Пока можно констатировать, что средства вторглись во все области жизни, мобилизуя и вместе с тем разрушая их, — в том числе и в такие древние занятия, как земледелие, путешествия по воде и суше или война. Такую же двойную роль играют они в преобразовании ландшафта, в архитектуре и в подготовке странных и грандиозных космических игр, чей истинный смысл откроется лишь тогда, когда будет исчерпана роль индивида, который не способен этот смысл выразить. Само наличие этих средств вынуждает считаться с ними, то есть им присущ высший революционный ранг, и характерные для массы и для индивида формы не в состоянии сопротивляться их наступлению ни на полях сражений, ни в экономике, ни там, где речь идет об оформлении. Однако дело не в том, чтобы сопротивляться им, а в том, чтобы пользоваться ими как естественными инструментами, данными нам для овладения миром и для его оформления. Способность к этому доказывает, что жизнь связана с единственной властью, которая сегодня может обеспечить господство, а именно с гештальтом рабочего.

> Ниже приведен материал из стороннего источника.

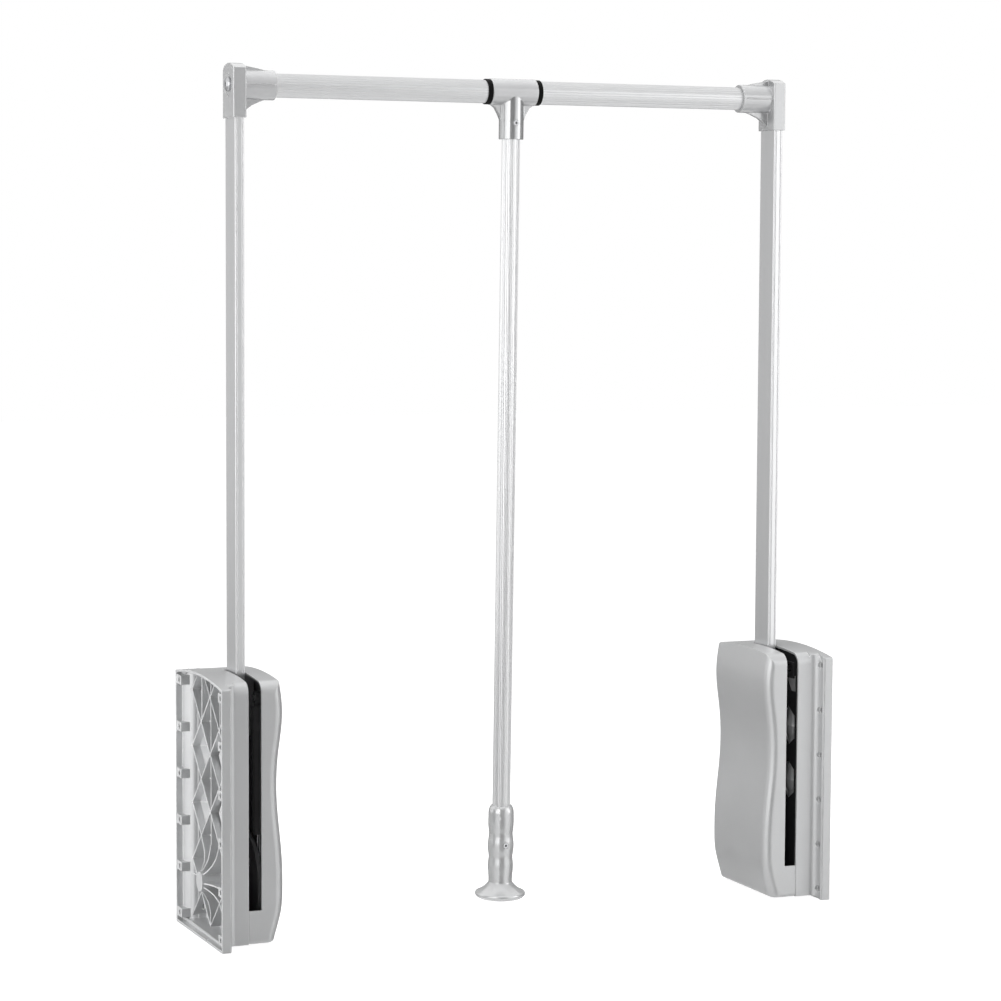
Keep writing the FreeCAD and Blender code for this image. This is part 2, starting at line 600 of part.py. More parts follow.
def corner_connector():
    """The cast elbow: a sleeve over the arm, a socket for the bar and two webs."""
    outer_thick = ARM_THICK + 2 * BLOCK_SIDE
    inner_face = ARM_END + BLOCK_SIDE
    sleeve = flat_section(outer_thick, BLOCK_DEPTH, ARM_CORNER, BLOCK_BOTTOM, BLOCK_TOP)
    half = BLOCK_DEPTH / 2
    crown = peg(BLOCK_CROWN, 20, 60, 0, BLOCK_TOP - BLOCK_CROWN)
    keep = box((20, 60), (-half, half), (BLOCK_BOTTOM, BLOCK_TOP)).common(crown)
    rear = [edge for edge in keep.Edges
            if along_x(edge) and edge.BoundBox.YMin > half - 1 and edge.BoundBox.ZMin > BLOCK_TOP - 10]
    sleeve = sleeve.common(keep.makeFillet(BLOCK_CORNER, rear))
    socket = peg(SOCKET_RADIUS, inner_face - 2, SOCKET_END, 0, BAR_Z)
    ridge_reach = SOCKET_RADIUS + PARTING_RIDGE
    ridge = box((inner_face - 1, SOCKET_END - 3), (-ridge_reach, ridge_reach), (BAR_Z - 0.6, BAR_Z + 0.6))
    upper = web([(inner_face - 1, BLOCK_TOP - 1), (50, BLOCK_TOP - 2.6), (60, BLOCK_TOP - 4.4),
                 (70, BAR_Z + SOCKET_RADIUS - 0.6), (70, BAR_Z), (inner_face - 1, BAR_Z)], (-4, 4))
    lower = web([(inner_face - 1, BLOCK_BOTTOM + 3), (49.5, 817), (56, 822), (64, 825.6), (72, 828.4),
                 (72, BAR_Z), (inner_face - 1, BAR_Z)], (-2.5, 2.5))
    solid = joined([sleeve, socket, ridge, upper, lower])
    pocket = flat_section(ARM_THICK, ARM_DEPTH, ARM_CORNER, BLOCK_BOTTOM - 1, ARM_TOP)
    recess = peg(CONNECTOR_RECESS, 20, SCREW_FACE, 0, BAR_Z)
    bore = peg(BAR_RADIUS, BAR_START, SOCKET_END + 1, 0, BAR_Z)
    shank = peg(CONNECTOR_SHANK, SCREW_FACE - 1, BAR_START + 1, 0, BAR_Z)
    return solid.cut(Part.makeCompound([pocket.fuse(shank), recess, bore]))


def connector_screw():
    """The button-head screw that clamps arm, connector and bar plug."""
    dome = Part.makeSphere(9.2, Vec(SCREW_FACE + 4.2, 0, BAR_Z))
    head = peg(7.0, SCREW_FACE - 4.2, SCREW_FACE, 0, BAR_Z).common(dome)
    shank = peg(CONNECTOR_SHANK, SCREW_FACE - 0.5, BAR_START + 14, 0, BAR_Z)
    return joined([head, shank]).cut(hex_socket(SCREW_FACE - 6.0, 0, BAR_Z, 2.3, 4.0))


def bar_plug():
    """The tapped plug in the outer end of the bar tube."""
    return tube(BAR_BORE, CONNECTOR_SHANK, BAR_START, BAR_START + 22, 0, BAR_Z)


def fluted_profile(radius, x, along):
    """A round face with fine flutes, square to the direction given."""
    groove = 0.35
    step = 2 * math.pi / FLUTES
    edges = []

    def at(turn, distance):
        first, second = distance * math.cos(turn), distance * math.sin(turn)
        return Vec(x, first, second) if along.x else Vec(first, second, 0)

    for number in range(FLUTES):
        turn = number * step
        crest = [at(turn + share * step, radius) for share in (0, 0.3, 0.6)]
        hollow = [crest[2], at(turn + 0.8 * step, radius - groove), at(turn + step, radius)]
        edges.append(Part.Arc(*crest).toShape())
        edges.append(Part.Arc(*hollow).toShape())
    return Part.Face(Part.Wire(edges))


def bar_tube(end):
    """One outer tube of the bar, fluted outside, up to the ring beside the T piece."""
    along = Vec(end - SOCKET_END, 0, 0)
    outer = fluted_profile(BAR_RADIUS, SOCKET_END, along).extrude(along)
    outer.translate(Vec(0, 0, BAR_Z))
    outer = joined([outer, peg(BAR_RADIUS, BAR_START, SOCKET_END + 0.5, 0, BAR_Z)])
    return outer.cut(peg(BAR_BORE, BAR_START - 1, end + 1, 0, BAR_Z))


def end_ring(end):
    """The black ring that closes the bar tube beside the T piece."""
    return tube(BAR_RADIUS + 1.1, CENTRE_RADIUS + 0.15, end, end + RING_LENGTH, 0, BAR_Z)


# ---------------------------------------------------------------- middle of the bar, pull rod
def centre_tube():
    return tube(CENTRE_RADIUS, CENTRE_BORE, TEE_X - CENTRE_LENGTH / 2, TEE_X + CENTRE_LENGTH / 2, 0, BAR_Z)


def snap_rings():
    """Two rings on the inner tube that keep the T piece in the middle."""
    rings = []
    for side in (-1, 1):
        middle = TEE_X + side * (TEE_LENGTH / 2 - 1.5)
        rings.append(tube(11.2, CENTRE_RADIUS, middle - 0.5, middle + 0.5, 0, BAR_Z))
    return Part.makeCompound(rings)


def tee_piece():
    """The cast T: a sleeve round the bar, a stem for the pull rod and two webs."""
    half = TEE_LENGTH / 2
    sleeve = peg(TEE_RADIUS, TEE_X - half, TEE_X + half, 0, BAR_Z)
    stem = post(STEM_RADIUS, TEE_X, 0, STEM_BOTTOM, BAR_Z)
    gusset = web([(TEE_X - half + 1, BAR_Z), (TEE_X - half + 1, 829.5), (TEE_X - 19, 826),
                  (TEE_X - 15.5, 820), (TEE_X - 12, 812), (TEE_X + 12, 812), (TEE_X + 15.5, 820),
                  (TEE_X + 19, 826),
                  (TEE_X + half - 1, 829.5), (TEE_X + half - 1, BAR_Z)], (-2.5, 2.5))
    solid = joined([sleeve, stem, gusset])
    holes = [peg(CENTRE_RADIUS + RUNNING, TEE_X - 40, TEE_X + 40, 0, BAR_Z)]
    holes.append(post(PULL_RADIUS, TEE_X, 0, STEM_BOTTOM - 1, PULL_TOP))
    holes += set_screw_hole(TEE_SCREW_Z, TEE_SCREW_SEAT)
    for side in (-1, 1):
        middle = TEE_X + side * (half - 0.5)
        holes.append(peg(11.6, middle - 2.1, middle + 2.1, 0, BAR_Z))
    return solid.cut(Part.makeCompound(holes))


def set_screw_hole(z, seat):
    """The hole for a set screw from the front, with a flat for its head."""
    hole = Part.makeCylinder(SET_SCREW, 20, Vec(TEE_X, -20, z), Vec(0, 1, 0))
    flat = Part.makeCylinder(SET_HEAD + 0.2, 20, Vec(TEE_X, -seat - 20, z), Vec(0, 1, 0))
    return [hole, flat]


def set_screw(z, seat):
    """A small socket screw that points back into the pull rod."""
    face = seat + 1.3
    head = Part.makeCylinder(SET_HEAD, face - seat, Vec(TEE_X, -face, z), Vec(0, 1, 0))
    shank = Part.makeCylinder(SET_SCREW, seat - PULL_BORE + 1.5, Vec(TEE_X, -seat - 0.5, z), Vec(0, 1, 0))
    socket = Part.makeCylinder(SET_SOCKET, SET_SOCKET_DEPTH + 1, Vec(TEE_X, -face - 1, z), Vec(0, 1, 0))
    return joined([head, shank]).cut(socket)


def tee_screw():
    """The screw that holds the pull rod in the T piece."""
    return set_screw(TEE_SCREW_Z, TEE_SCREW_SEAT)


def pull_rod():
    """The fluted pull rod."""
    along = Vec(0, 0, PULL_TOP - PULL_BOTTOM)
    rod = fluted_profile(PULL_RADIUS, 0, along).extrude(along)
    rod.translate(Vec(TEE_X, 0, PULL_BOTTOM))
    bore = post(PULL_BORE, TEE_X, 0, PULL_BOTTOM - 1, PULL_TOP + 1)
    screws = set_screw_hole(TEE_SCREW_Z, TEE_SCREW_SEAT) + set_screw_hole(GRIP_SCREW_Z, GRIP_SCREW_SEAT)
    return rod.cut(Part.makeCompound([bore] + screws))


def grip():
    """The handle: finger swells, a crisp edge and a flared foot, turned round the pull rod."""
    outline = [(10.6, GRIP_TOP), (12.6, 103.5), (13.3, 96.0), (13.0, 84.0), (12.4, 78.0), (13.2, 70.0),
               (13.2, 60.0), (12.4, 53.5), (13.1, 46.0), (12.5, 34.0), (12.3, 26.5)]
    profile = [Vec(radius, 0, z) for radius, z in outline]
    curve = Part.BSplineCurve()
    curve.interpolate(profile)
    rim_top = Vec(25.0, 0, 16.4)
    rim_foot = Vec(25.4, 0, 12.4)
    cone = Part.Arc(profile[-1], Vec(18.6, 0, 20.0), rim_top).toShape()
    rim = Part.Arc(rim_top, Vec(26.2, 0, 14.3), rim_foot).toShape()
    loop = Part.makePolygon([rim_foot, Vec(23.6, 0, GRIP_BOTTOM), Vec(0, 0, GRIP_BOTTOM),
                             Vec(0, 0, GRIP_TOP), profile[0]])
    face = Part.Face(Part.Wire([curve.toShape(), cone, rim] + loop.Edges))
    solid = face.revolve(Vec(0, 0, 0), Vec(0, 0, 1), 360)
    solid.translate(Vec(TEE_X, 0, 0))
    bore = post(PULL_RADIUS, TEE_X, 0, PULL_BOTTOM, GRIP_TOP + 1)
    return solid.cut(Part.makeCompound([bore] + set_screw_hole(GRIP_SCREW_Z, GRIP_SCREW_SEAT)))


def grip_screw():
    """The small screw that holds the grip on the pull rod."""
    return set_screw(GRIP_SCREW_Z, GRIP_SCREW_SEAT)


# ---------------------------------------------------------------- placing and writing
def write(name, shape):
    """One STEP file per sub-part."""
    for number, solid in enumerate(shape.Solids):
        if not solid.isValid():
            print("NOT VALID:", name, "solid", number)
    shape.exportStep(os.path.join("parts", name + ".step"))
    written.append((name, shape))


def write_side(name, shape):
    """The same sub-part for the left side and, mirrored, for the right side."""
    left = shape.copy()
    left.translate(Vec(-HALF_WIDTH, 0, 0))
    right = shape.mirror(Vec(0, 0, 0), Vec(1, 0, 0))
    right.translate(Vec(HALF_WIDTH, 0, 0))
    write("left_" + name, left)
    write("right_" + name, right)


def write_leaning(name, shape):
    """A sub-part of the pull rod, hanging back by the lean."""
    shape.rotate(Vec(0, 0, BAR_Z), Vec(1, 0, 0), ROD_LEAN)
    write(name, shape)


def write_bar_end(name, maker):
    """A sub-part of the bar that reaches from a corner to the T piece in the middle."""
    reach = TEE_LENGTH / 2 + RING_GAP + RING_LENGTH
    left = maker(HALF_WIDTH + TEE_X - reach)
    left.translate(Vec(-HALF_WIDTH, 0, 0))
    right = maker(HALF_WIDTH - TEE_X - reach).mirror(Vec(0, 0, 0), Vec(1, 0, 0))
    right.translate(Vec(HALF_WIDTH, 0, 0))
    write("left_" + name, left)
    write("right_" + name, right)


def main():
    os.makedirs("parts", exist_ok=True)
    side_parts = [
        ("mount_shell", mount_shell), ("guide_plate", guide_plate), ("inner_cover", inner_cover),
        ("cover_screws", cover_screws), ("plate_screws", plate_screws), ("pivot_axle", pivot_axle),
        ("thrust_washer", thrust_washer), ("pivot_bush", pivot_bush), ("hub_disc", hub_disc),
        ("hub_rivets", hub_rivets), ("crank_pin", crank_pin), ("rod_yoke", rod_yoke),
        ("spring_rod", spring_rod), ("spring_cylinder", spring_cylinder), ("anchor_pin", anchor_pin),
        ("arm_buffer", arm_buffer), ("arm_tube", arm_tube), ("corner_connector", corner_connector),
        ("connector_screw", connector_screw), ("bar_plug", bar_plug)]
    for name, maker in side_parts:
        write_side(name, maker())
    write_bar_end("bar_tube", bar_tube)
    write_bar_end("end_ring", end_ring)
    write("centre_tube", centre_tube())
    write("snap_rings", snap_rings())
    for name, maker in [("tee_piece", tee_piece), ("tee_screw", tee_screw), ("pull_rod", pull_rod),
                        ("grip", grip), ("grip_screw", grip_screw)]:
        write_leaning(name, maker())
    whole = Part.makeCompound([shape for _, shape in written]).BoundBox
    print(len(written), "parts, box", whole)


main()
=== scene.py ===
# %% [markdown]
# # A pull down closet rod, dressed for its portrait
# Two moulded housings are screwed to the facing walls of a wardrobe. A flat arm swings in each one, and the
# arms carry a hanging bar that is drawn forward and down by a rod with a grip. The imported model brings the
# solids of every piece in metres, with X along the bar, Y into the wardrobe and Z up. The lesson keeps them
# where they are, rounds their edges, rebuilds the twisted pull rod and gives every piece its own finish.

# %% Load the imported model
import json
import math
import bmesh
import bpy
from mathutils import Matrix, Vector


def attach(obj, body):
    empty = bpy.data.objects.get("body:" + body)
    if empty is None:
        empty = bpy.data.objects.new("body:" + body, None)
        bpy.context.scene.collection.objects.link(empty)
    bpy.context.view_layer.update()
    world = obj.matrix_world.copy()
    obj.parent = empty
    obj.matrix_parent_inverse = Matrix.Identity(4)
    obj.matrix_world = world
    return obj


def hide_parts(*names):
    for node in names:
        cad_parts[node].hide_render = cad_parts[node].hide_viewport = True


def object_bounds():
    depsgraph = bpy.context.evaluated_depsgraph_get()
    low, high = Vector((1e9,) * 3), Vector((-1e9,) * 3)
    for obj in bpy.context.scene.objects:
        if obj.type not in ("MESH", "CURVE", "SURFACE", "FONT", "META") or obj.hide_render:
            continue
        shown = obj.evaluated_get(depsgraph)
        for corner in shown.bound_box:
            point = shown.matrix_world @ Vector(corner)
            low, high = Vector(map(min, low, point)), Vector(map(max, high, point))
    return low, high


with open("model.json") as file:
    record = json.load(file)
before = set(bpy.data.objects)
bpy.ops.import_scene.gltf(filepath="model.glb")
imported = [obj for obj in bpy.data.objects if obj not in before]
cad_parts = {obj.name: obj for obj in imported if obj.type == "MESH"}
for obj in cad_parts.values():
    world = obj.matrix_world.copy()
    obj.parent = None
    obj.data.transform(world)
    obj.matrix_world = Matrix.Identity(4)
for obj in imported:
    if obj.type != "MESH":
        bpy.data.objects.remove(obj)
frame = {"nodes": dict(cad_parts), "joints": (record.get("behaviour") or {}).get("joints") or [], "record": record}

cad_box = [list(corner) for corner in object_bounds()]
nodes = frame["nodes"]
print("loaded", len(nodes), "nodes, box", cad_box)

# %% [markdown]
# ## Measures
# Blender works in metres, while a maker thinks of this hardware in millimetres. One constant turns the one
# into the other. The places of the bar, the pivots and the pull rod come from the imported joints, so that
# nothing in the lesson has to repeat them.

# %% Measures taken from the joints
MM = 0.001
SIDES = ("left_", "right_")
joints = {joint["name"]: joint for joint in frame["joints"]}
bar_middle = Vector(joints["pull_rod_swing"]["pos_m"])
pivots = {side: Vector(joints[side + "arm_swing"]["pos_m"]) for side in SIDES}
print("bar at height", bar_middle.z, "pivots at", pivots)

# %% [markdown]
# ## The camera
# A camera in Blender looks along its own negative Z axis. Here its direction is worked out from three
# angles: how far it turns to the right, how far it dips and how far it leans. A long lens from three metres
# keeps the upright arms nearly parallel.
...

Вероятно, следует еще раз указать на то, что присущий средствам революционный ранг заключается в их репрезентативном характере, а не в объеме их динамической энергии. Не существует средств самих по себе, и ни с чем не связанная механика представляет собой один из предрассудков, изобретенных абстрактным мышлением. Одновременное появление определенных средств и определенного человеческого рода зависит не от случая, а вписано в пределы высшей необходимости. Поэтому единство человека и его средств есть выражение более высокого единства.